Third - generating one version and calling it done. The tool works fast enough that you should try multiple approaches. Same scene with different music styles. Slightly different descriptions. Various durations. Testing takes five minutes total and often reveals a much better option than your first attempt.
Creative Combinations Worth Exploring
Mixing contradicting elements creates tension that's genuinely interesting. "Peaceful cyberpunk alley" shouldn't work but it does - the visual energy of neon and buildings softened by calm ambient music. "Chaotic zen garden" flips expectations in a good way.
Time and weather layering produces rich results. "Foggy beach at sunrise" combines three distinct visual elements that each affect color, lighting, and atmosphere. Way more compelling than just "beach" or "sunrise" alone.

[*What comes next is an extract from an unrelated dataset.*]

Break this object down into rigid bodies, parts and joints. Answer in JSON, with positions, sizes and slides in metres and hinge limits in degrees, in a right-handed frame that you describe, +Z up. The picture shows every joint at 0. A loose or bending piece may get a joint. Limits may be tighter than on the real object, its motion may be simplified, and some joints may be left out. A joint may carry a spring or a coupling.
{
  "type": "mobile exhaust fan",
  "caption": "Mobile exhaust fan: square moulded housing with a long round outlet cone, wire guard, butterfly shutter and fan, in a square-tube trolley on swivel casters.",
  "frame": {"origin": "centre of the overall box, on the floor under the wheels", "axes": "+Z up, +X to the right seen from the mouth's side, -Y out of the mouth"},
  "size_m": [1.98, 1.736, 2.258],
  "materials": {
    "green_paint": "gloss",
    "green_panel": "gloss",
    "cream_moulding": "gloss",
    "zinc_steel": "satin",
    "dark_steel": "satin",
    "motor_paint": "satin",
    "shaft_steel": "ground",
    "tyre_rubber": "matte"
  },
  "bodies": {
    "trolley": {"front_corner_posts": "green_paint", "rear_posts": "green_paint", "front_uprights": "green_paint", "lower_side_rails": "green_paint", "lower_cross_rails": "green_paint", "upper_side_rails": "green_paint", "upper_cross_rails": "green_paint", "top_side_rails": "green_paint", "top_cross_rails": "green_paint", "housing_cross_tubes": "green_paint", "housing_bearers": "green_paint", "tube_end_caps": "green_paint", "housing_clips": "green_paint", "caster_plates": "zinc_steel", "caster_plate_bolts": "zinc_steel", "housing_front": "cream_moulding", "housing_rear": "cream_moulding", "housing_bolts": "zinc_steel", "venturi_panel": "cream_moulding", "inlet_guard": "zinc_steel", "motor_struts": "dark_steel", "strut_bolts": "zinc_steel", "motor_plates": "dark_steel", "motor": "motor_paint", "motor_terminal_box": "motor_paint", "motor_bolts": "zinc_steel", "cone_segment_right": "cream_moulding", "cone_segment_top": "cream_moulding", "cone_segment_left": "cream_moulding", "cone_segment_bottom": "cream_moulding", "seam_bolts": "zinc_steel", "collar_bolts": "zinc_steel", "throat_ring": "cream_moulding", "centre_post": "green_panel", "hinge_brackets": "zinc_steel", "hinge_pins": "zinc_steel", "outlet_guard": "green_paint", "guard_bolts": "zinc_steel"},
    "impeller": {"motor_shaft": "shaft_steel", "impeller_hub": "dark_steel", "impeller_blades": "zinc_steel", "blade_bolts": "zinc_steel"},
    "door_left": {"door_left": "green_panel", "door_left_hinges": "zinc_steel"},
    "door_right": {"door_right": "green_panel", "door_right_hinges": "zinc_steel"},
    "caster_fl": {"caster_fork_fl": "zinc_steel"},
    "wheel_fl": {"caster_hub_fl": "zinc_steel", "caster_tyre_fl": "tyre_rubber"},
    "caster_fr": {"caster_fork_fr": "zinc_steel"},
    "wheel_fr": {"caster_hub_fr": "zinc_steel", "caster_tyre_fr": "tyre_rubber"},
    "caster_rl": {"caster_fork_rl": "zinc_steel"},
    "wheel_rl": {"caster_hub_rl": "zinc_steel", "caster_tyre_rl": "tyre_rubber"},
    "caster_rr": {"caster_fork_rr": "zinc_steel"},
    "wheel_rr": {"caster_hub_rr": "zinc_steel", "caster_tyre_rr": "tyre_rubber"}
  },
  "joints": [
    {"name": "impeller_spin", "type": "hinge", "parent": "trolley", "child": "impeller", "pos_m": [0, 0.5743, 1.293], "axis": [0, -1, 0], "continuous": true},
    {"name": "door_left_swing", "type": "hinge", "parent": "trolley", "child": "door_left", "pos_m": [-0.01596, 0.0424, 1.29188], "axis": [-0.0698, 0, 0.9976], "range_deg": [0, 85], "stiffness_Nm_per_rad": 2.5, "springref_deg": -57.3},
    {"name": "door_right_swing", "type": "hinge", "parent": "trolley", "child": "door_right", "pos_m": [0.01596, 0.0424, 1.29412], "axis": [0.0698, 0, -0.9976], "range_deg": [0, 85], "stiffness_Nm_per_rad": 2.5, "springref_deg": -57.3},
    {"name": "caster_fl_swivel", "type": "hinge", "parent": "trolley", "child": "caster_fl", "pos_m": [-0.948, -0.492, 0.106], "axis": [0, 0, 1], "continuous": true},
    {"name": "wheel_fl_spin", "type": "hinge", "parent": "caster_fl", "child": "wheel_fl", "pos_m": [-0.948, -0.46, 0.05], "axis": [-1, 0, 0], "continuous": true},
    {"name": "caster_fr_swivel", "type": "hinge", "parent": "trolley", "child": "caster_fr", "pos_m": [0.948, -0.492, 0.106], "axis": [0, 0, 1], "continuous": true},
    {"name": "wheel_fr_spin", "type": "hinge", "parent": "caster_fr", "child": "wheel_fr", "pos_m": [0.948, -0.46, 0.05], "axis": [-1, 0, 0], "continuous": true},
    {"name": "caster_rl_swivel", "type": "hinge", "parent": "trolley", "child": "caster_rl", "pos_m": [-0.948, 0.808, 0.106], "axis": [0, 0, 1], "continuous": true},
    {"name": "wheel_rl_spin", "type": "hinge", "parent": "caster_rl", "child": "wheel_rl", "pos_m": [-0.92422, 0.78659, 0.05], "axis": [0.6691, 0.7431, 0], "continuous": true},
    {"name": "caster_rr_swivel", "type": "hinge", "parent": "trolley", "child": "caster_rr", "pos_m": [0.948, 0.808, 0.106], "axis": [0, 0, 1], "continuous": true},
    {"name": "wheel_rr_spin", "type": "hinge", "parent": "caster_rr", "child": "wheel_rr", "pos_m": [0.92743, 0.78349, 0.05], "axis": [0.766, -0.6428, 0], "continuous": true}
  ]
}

Try running the same exact scene description through all four music styles. "Abandoned space station" with Ambient feels lonely. With Cinematic feels dramatic. With Lo-fi feels nostalgic. With Nature Sounds feels... weird actually, but interesting weird. Same visuals, four completely different emotional reads.
Just Start Generating Stuff
The interface is deliberately simple because complexity kills creativity. You've got a text box for your description, two dropdowns for duration and music style, one generate button. That's it. No overwhelming option menus, no confusing workflows.

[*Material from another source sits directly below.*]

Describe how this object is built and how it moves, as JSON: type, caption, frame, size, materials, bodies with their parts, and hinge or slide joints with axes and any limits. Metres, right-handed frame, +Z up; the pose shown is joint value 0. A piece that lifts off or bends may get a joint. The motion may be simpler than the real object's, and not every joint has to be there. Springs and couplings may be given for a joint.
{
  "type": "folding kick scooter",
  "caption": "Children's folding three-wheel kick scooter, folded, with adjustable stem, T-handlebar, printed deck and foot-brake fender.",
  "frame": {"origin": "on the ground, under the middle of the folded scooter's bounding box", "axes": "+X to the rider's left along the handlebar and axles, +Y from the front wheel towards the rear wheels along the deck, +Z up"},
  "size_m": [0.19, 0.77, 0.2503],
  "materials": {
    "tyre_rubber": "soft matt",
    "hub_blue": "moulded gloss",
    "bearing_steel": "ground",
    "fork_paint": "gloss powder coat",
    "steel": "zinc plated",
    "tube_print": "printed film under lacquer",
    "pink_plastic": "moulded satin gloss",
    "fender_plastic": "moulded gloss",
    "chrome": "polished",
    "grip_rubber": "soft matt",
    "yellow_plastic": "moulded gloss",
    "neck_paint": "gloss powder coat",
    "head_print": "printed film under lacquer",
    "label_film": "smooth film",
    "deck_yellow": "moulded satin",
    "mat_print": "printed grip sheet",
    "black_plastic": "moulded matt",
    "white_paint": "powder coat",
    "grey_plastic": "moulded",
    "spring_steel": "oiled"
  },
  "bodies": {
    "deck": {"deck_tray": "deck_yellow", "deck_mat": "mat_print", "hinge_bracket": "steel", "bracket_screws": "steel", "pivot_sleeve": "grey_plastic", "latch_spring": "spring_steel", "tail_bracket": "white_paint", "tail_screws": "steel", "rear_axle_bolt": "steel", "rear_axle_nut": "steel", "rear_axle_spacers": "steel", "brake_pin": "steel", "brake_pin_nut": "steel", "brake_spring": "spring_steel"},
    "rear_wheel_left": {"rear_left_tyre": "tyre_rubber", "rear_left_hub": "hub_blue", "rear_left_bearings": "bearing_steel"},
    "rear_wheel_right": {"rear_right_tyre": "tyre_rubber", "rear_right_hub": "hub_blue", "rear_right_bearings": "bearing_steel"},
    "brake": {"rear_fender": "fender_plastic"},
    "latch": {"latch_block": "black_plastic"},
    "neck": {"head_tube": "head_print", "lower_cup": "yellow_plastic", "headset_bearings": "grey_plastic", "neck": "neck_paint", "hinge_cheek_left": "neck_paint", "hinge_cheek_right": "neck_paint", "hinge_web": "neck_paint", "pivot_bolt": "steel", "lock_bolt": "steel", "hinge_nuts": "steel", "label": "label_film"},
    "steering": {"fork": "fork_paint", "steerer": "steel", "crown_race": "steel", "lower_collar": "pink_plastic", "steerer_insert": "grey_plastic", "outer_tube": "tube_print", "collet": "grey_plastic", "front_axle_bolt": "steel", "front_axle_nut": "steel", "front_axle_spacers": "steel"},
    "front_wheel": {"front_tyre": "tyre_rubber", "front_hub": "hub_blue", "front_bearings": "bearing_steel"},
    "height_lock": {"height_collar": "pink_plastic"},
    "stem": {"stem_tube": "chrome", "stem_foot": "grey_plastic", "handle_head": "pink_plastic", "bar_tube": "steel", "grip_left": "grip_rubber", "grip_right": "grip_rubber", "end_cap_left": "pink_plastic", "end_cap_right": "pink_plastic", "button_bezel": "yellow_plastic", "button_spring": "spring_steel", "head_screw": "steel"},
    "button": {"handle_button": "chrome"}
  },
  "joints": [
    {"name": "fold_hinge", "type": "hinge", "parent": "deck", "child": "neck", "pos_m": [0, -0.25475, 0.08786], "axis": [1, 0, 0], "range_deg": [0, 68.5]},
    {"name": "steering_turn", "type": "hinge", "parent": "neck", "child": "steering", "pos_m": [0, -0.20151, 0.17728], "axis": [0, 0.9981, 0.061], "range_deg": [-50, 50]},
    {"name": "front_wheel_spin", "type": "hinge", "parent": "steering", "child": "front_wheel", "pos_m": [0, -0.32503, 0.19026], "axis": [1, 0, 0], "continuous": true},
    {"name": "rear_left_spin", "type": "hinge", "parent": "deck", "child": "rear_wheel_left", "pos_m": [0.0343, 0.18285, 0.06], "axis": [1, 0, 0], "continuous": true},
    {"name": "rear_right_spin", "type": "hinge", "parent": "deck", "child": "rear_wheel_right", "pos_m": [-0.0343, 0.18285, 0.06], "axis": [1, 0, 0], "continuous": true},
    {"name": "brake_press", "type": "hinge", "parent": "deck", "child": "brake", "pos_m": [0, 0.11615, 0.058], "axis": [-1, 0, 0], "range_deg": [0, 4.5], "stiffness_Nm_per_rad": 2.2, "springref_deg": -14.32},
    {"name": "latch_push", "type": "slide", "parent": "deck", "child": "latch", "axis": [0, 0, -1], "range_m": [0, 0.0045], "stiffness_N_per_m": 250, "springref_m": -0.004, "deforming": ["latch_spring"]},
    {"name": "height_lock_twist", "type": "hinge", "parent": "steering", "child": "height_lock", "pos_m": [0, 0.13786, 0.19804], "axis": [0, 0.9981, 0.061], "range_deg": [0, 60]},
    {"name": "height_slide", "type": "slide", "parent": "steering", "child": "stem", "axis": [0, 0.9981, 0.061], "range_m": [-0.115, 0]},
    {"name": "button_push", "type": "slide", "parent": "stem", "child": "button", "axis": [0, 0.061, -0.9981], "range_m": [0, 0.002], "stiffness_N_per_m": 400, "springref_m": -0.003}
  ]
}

Type something - literally anything - and hit generate. Watch what happens. Don't like it? Change a few words and generate again. The tool responds so fast that iteration feels natural instead of tedious. This isn't like rendering 3D graphics where you wait 20 minutes to see if your changes worked.
Most people who try this end up generating 10+ different scenes in their first session just playing around. That's the point. It should feel like exploration, not work. Describe scenes you've always wanted to see visualized. Test weird combinations. Break it deliberately and see what happens. The tool handles experimentation well.